The barge is still there, west of the pier between it and the red buoy, with a second barge attached to it's side. No boats ever came and got supplies off of it, guess cause of the weather. Around 10am, a busload of workers showed up, setting up their tents on the beach. On a couple of our visits, we noticed folks coming out on the pier taking and testing water samples. A Park Ranger came out on the pier, she said the water testing was showing the water was as good as it was on May 31, 2010. She did ask us if we ever saw oil in the water, to please report it. I told her the only oil in the water we had seen was like 1 foot by 1 foot big at the most and that could of come off a boat and it was very rare we saw that.


----------



## MacD (Feb 25, 2010)

Great report! Sounds like a blast with the family and the fish. You definitely had the bite of the day, I hit the jetties around 1 and then moved to the pier around 4 not much biting except for cats rays and hardtail. Only managed a few undersized flounder yesterday. How do you get on to the Ft so early in the morning I tried to go at 7 once and ended up waiting 30mins for the gate guard.


----------



## Gulflady (Jun 19, 2010)

Thanks, we did have a blast!
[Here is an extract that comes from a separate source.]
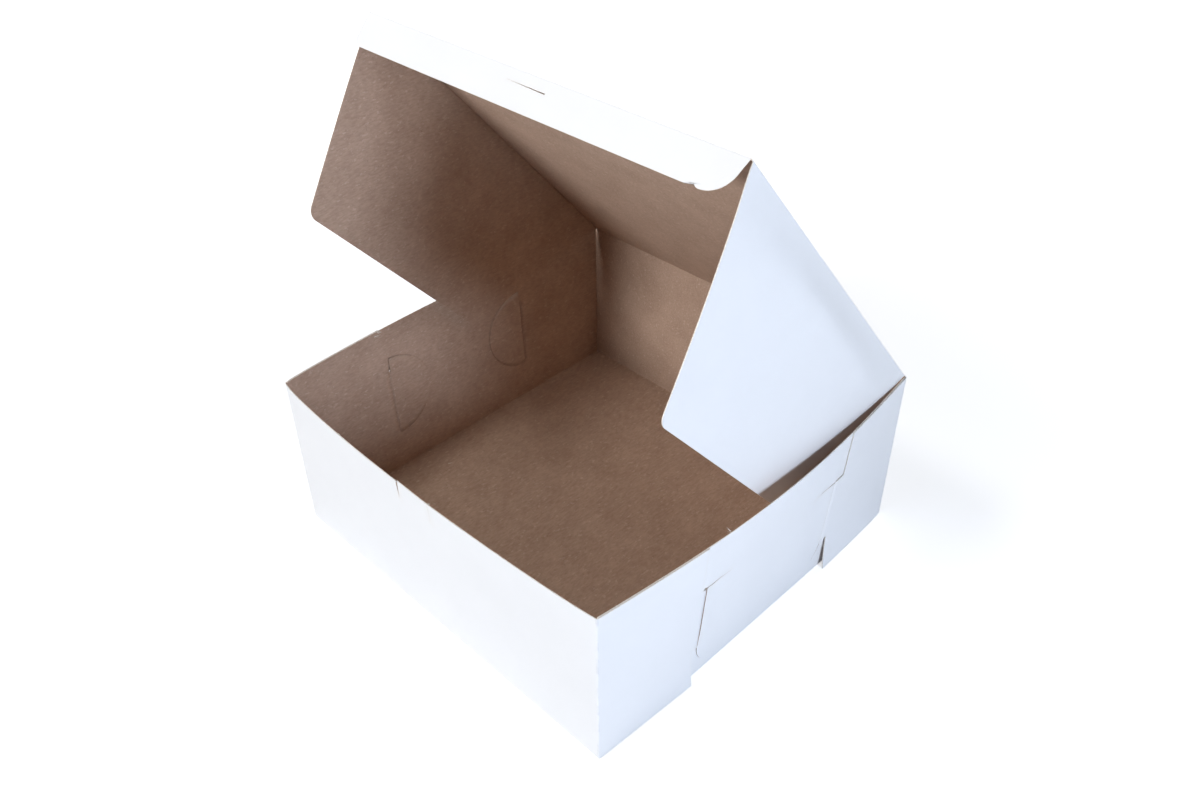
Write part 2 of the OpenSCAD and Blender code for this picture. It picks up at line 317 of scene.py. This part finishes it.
def ear_point(side, end, k, j, depth):
    """A point on an ear, its neck through the slot or its half-round tab, or on the corner's fold."""
    if k <= ear_first:
        a = math.radians(FOLD_TURN[k - 1])
        r = FOLD_R - depth * BOARD
        x, y, z = HALF - FOLD_R + r * math.sin(a), HALF - FOLD_R + r * math.cos(a), ear_height(j, 0)
        return [side * x, end * (y + (front_bow(side * x, z) if end < 0 else 0)), z]
    along = ear_cols[k - ear_first]
    z = ear_height(j, along)
    y = end * (HALF - along)
    if along < SLOT_AT - SLOT_HALF:
        off = ear_off(end, along, z)
    else:
        off = (BOARD + LAY_GAP) * (1 if along < SLOT_AT else -1)
    return [side * (WALL_OUT + side_bow(side, y, z) + off - depth * BOARD), y, z]


def tray_point(col, row, depth):
    side, k = col
    end, j = row
    if side == 0 and end == 0:
        return [k, j, depth * BOARD]
    if side == 0:
        return end_point(end, k, j, depth)
    if end == 0:
        return side_point(side, j, min(k, wall_last), depth)
    return ear_point(side, end, k, j, depth)


def side_kept(k, y0, y1):
    low, high = min(abs(y0), abs(y1)), max(abs(y0), abs(y1))
    if k > wall_last:
        return False
    if k <= turns + 1:
        return True
    z0, z1 = rise[k - turns - 1], rise[k - turns]
    in_slot = within(low, SLOT_Y - SLOT_HALF, 999) and within(high, 0, SLOT_Y + SLOT_HALF)
    in_hook = within(low, SLOT_Y - CUT_W / 2, 999) and within(high, 0, SLOT_Y + CUT_W / 2)
    in_cut = within(low, SLOT_Y - SLOT_CUT, 999) and within(high, 0, SLOT_Y + SLOT_HALF)
    return not (in_slot and within(z0, SLOT_LOW, 999) and within(z1, 0, SLOT_HIGH)
                or in_hook and within(z0, SLOT_LOW - HOOK_DROP, 999) and within(z1, 0, SLOT_LOW)
                or in_cut and within(z0, SLOT_HIGH, 999) and within(z1, 0, SLOT_HIGH + CUT_W))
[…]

One of my sisters has the Night Owl pass, costs about $30 per year. It allows you to get the gate code from the people at the gate to use to open the gate after hours. It changes every month and you can't get it by phone, you get the new code from a ranger at the gate by showing your Night Owl pass, your Gulf Islands yearly pass and a photo ID.


----------



## Snatch it (Feb 17, 2009)

Man that was a great report thanks!!!


----------



## DieselShark (Aug 6, 2010)

I sure would like to fish with you girls sometime..seems like you know what your doing! I like that!!!

Ill be out there tonight and later into satureday morning until after the sun sets to get some spanish...


whats your name ?


----------